> Stored dataset items

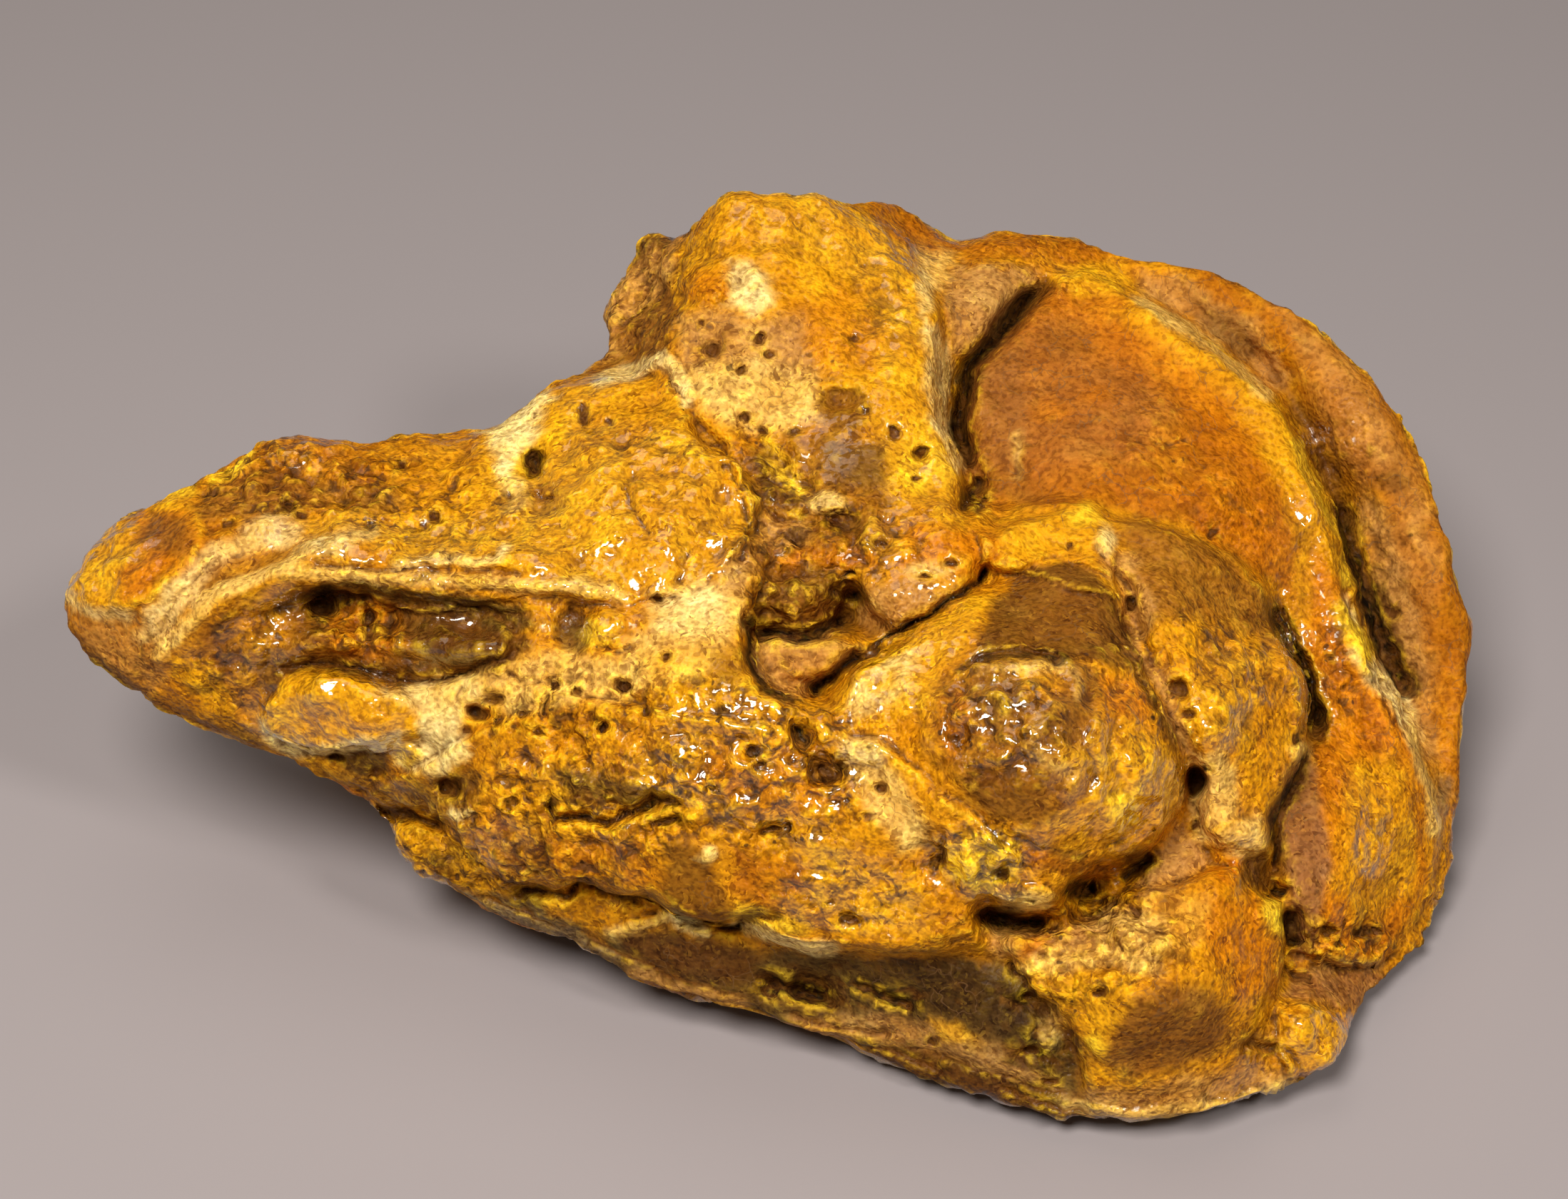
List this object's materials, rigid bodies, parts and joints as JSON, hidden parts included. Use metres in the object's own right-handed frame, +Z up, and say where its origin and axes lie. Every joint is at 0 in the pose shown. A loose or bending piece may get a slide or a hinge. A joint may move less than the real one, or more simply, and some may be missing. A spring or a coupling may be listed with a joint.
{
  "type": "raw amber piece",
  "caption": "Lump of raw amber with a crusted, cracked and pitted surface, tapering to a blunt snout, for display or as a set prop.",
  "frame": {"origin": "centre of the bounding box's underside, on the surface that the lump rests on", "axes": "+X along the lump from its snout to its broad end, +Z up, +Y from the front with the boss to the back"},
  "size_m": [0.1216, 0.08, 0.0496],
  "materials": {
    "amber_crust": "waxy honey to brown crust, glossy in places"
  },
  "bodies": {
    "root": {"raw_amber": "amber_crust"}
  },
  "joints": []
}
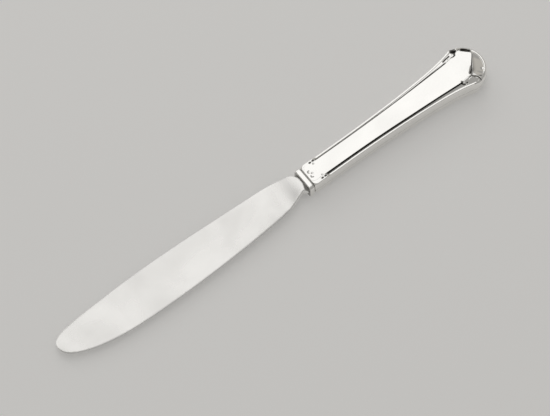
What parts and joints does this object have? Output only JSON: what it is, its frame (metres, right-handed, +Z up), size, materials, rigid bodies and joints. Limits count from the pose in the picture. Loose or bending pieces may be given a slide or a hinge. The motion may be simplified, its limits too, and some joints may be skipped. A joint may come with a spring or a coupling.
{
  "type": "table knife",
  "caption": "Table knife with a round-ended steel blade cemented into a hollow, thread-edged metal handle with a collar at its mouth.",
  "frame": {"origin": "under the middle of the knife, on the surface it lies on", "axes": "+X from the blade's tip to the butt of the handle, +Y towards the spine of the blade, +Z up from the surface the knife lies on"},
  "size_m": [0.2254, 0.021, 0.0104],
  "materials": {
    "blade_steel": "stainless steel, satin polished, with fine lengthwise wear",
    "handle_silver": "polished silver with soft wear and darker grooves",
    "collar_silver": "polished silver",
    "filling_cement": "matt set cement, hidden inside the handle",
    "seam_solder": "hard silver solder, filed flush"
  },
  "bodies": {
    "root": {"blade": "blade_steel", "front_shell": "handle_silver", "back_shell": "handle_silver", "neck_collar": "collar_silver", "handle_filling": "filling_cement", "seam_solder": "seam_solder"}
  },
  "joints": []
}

> What is asked
Find the line containing "What parts and" in the material above. Print it and every line after it through the end, exactly and only those.

> Exercise result
What parts and joints does this object have? Output only JSON: what it is, its frame (metres, right-handed, +Z up), size, materials, rigid bodies and joints. Limits count from the pose in the picture. Loose or bending pieces may be given a slide or a hinge. The motion may be simplified, its limits too, and some joints may be skipped. A joint may come with a spring or a coupling.
{
  "type": "table knife",
  "caption": "Table knife with a round-ended steel blade cemented into a hollow, thread-edged metal handle with a collar at its mouth.",
  "frame": {"origin": "under the middle of the knife, on the surface it lies on", "axes": "+X from the blade's tip to the butt of the handle, +Y towards the spine of the blade, +Z up from the surface the knife lies on"},
  "size_m": [0.2254, 0.021, 0.0104],
  "materials": {
    "blade_steel": "stainless steel, satin polished, with fine lengthwise wear",
    "handle_silver": "polished silver with soft wear and darker grooves",
    "collar_silver": "polished silver",
    "filling_cement": "matt set cement, hidden inside the handle",
    "seam_solder": "hard silver solder, filed flush"
  },
  "bodies": {
    "root": {"blade": "blade_steel", "front_shell": "handle_silver", "back_shell": "handle_silver", "neck_collar": "collar_silver", "handle_filling": "filling_cement", "seam_solder": "seam_solder"}
  },
  "joints": []
}